The dataset that is central to this study consists of over a million illustrations from 68,000 volumes in the British Library's
collection, which were digitised by Microsoft. These illustrations form the basis of the world's largest online resource dedicated to book
illustration, The Illustration Archive, which we created on a previous AHRC-funded project
(
https://illustrationarchive.cf.ac.uk/). The illustrations in this dataset span the
sixteenth to the twentieth century, with the majority clustering around the late eighteenth and nineteenth centuries, a period that witnessed a
global explosion of illustrated material and was the immediate precursor of our own visual culture.
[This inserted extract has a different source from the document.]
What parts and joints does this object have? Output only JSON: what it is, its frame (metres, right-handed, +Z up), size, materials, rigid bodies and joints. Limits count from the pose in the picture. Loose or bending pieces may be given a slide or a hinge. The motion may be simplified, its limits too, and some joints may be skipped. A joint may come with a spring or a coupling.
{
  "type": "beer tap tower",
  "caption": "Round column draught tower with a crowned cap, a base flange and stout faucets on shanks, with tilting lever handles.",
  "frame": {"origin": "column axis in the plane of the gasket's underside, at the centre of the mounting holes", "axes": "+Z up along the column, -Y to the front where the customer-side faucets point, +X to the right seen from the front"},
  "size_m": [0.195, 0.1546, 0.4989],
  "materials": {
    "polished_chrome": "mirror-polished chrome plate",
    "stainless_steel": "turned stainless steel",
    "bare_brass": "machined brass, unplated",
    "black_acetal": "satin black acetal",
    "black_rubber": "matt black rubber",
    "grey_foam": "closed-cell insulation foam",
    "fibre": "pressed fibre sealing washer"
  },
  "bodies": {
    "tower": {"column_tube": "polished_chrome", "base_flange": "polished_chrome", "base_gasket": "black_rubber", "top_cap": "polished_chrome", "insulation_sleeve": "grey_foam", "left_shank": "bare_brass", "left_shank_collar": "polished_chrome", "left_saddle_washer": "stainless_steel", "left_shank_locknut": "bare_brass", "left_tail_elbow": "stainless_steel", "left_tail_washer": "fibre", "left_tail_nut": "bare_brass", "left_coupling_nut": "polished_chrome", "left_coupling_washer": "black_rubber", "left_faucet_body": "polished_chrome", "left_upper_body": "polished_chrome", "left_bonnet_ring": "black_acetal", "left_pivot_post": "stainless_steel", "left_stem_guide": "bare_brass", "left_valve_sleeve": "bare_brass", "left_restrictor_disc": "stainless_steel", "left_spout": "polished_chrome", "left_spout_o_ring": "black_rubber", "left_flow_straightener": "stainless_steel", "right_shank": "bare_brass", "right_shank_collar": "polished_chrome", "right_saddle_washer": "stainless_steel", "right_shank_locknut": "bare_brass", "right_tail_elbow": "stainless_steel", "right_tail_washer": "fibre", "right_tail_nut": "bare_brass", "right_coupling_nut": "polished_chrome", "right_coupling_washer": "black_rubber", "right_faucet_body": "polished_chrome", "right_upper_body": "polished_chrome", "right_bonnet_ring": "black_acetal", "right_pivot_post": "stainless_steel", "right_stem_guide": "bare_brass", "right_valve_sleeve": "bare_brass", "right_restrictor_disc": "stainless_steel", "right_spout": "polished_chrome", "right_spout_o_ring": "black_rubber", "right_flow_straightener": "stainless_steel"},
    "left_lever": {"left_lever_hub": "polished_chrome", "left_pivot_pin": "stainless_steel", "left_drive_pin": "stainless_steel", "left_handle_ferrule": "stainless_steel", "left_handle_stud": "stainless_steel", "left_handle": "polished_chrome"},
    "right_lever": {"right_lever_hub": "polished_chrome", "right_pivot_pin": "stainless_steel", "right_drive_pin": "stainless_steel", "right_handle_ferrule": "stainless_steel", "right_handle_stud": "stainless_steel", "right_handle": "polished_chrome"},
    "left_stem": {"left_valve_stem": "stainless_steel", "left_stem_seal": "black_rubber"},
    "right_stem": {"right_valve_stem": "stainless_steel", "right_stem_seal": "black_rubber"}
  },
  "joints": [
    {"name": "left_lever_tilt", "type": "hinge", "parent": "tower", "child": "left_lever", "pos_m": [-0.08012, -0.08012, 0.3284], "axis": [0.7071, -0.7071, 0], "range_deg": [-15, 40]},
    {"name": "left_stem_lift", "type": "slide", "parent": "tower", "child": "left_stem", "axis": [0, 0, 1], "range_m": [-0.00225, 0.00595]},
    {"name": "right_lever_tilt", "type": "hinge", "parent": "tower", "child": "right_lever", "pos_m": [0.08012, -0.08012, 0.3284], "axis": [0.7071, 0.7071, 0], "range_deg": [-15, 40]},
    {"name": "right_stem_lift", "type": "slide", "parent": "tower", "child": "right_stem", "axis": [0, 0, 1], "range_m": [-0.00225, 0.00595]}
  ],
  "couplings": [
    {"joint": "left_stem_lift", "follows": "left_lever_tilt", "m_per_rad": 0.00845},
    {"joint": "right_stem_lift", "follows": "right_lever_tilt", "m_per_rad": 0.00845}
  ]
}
The books are written in different
languages, with the vast majority in English, and they cover genres categorised as literature, history, philosophy, and geography, a
diverse range that provides insight into the practices and importance of illustration at a time when this mode of representation constituted
the “mass image”, the dominant visual form of the day.
The fact that illustrations were so prevalent at this historical moment makes it imperative that we understand their constituents, not least
because digitisation has made these illustrations available to view in their hundreds of thousands. Our study suggests that it is the very
ambiguity and indeterminacy of captions that opens them up to computational analysis. This proposition might seem counter-intuitive: generally,
we think that it is objects that are easier to “describe” and identify computationally that are best suited to analysis. Certainly, some
interesting work has been done using historical illustrations in this way. In 2014 an ambitious project was undertaken by
Kalev Leetaru to identify the illustrations in books and make them searchable using the captions alongside the paragraphs
immediately preceding and following the illustrations [
Leetaru n.d.]. More recently, Hoyeol Kim has adapted
Victorian illustrations as training sets for deep learning models by creating a dataset containing colourised black-and-white illustrations from
the nineteenth century [
Kim 2021].
What we propose in this article is that indeterminacy — what is not clearly known, defined, or fixed — also has an analytical value. Captions
can be identified computationally precisely because of their indeterminate space between the text and image; the words of the caption are
neither part of the image, nor do they fully belong to the body of the text. It is this liminal space that enables the caption to be
identified. This indeterminacy can also be understood and exploited on a semantic level (as we describe in the “Analysing Captions” section
below). By using the captions of illustrations as a search tool, we can begin to find those instances when the captions seem to capture the
visual content of the image, as well as those instances when they do not. The drive for searchability and the retrieval of relevant and accurate
“hits” generates an analytical space that reveals new insights into the complex interrelationship between the caption, image, and text. Our
study, therefore, sets out to identify captions both as a mechanism for searching illustrations in a big dataset and as a way of exploring how
captions signify, an exploration that emerges from the very limits of searchability.
What is a Caption?
The function of the caption — a piece of text that lies alongside a visual image — can be traced back to the historical use of
the inscription, motto, and legend. The word subscription was used from the sixteenth
century to describe the words placed below a picture or portrait. Caption itself is a more recent term. Deriving from the Latin for
taking, caption was originally used in the late eighteenth century in a textual context: to describe the heading of a
chapter, section, or newspaper article. Its specific meaning as the “title below an illustration” emanates from America in the early
decades of the twentieth century.
The Early Modern Graphic Literacies project (University of Turku, Finland), which is working to create an historical taxonomy of visual devices
in early English print from the late 1400s to 1800, draws attention to the use of the caption in these forms, noting that the distinction
between captions and other image-related texts (for example, titles and running titles) is not always obvious
[
Ruokkeinen, S. et al. 2023, 9]. Historically, our dataset picks up at the point when the Early Modern Graphic Literacies project
ends, but even in this later period, the caption is beset with ambiguity and a startling variety of practices. The difficulty of converting some
captions into a readable form is a consequence of the fact that the caption is generally printed using the same reproductive method as the
illustration, and numerous printing methods are represented in our dataset: intaglio illustrations (e.g., etchings, steel engravings) include an
etched or engraved caption as part of the image, lithographed images have lithographed captions, and wood-engraved and photomechanically
produced images usually come with letterpress captions that connect the captions visually to the rest of the text. Captions were sometimes
reproduced in the front matter of the book in the form of a “list of illustrations”, with the caption explicitly adopting the role of image
title. The choice of words in the caption could be formulated by the author, the artist (or engraver), or by the publisher.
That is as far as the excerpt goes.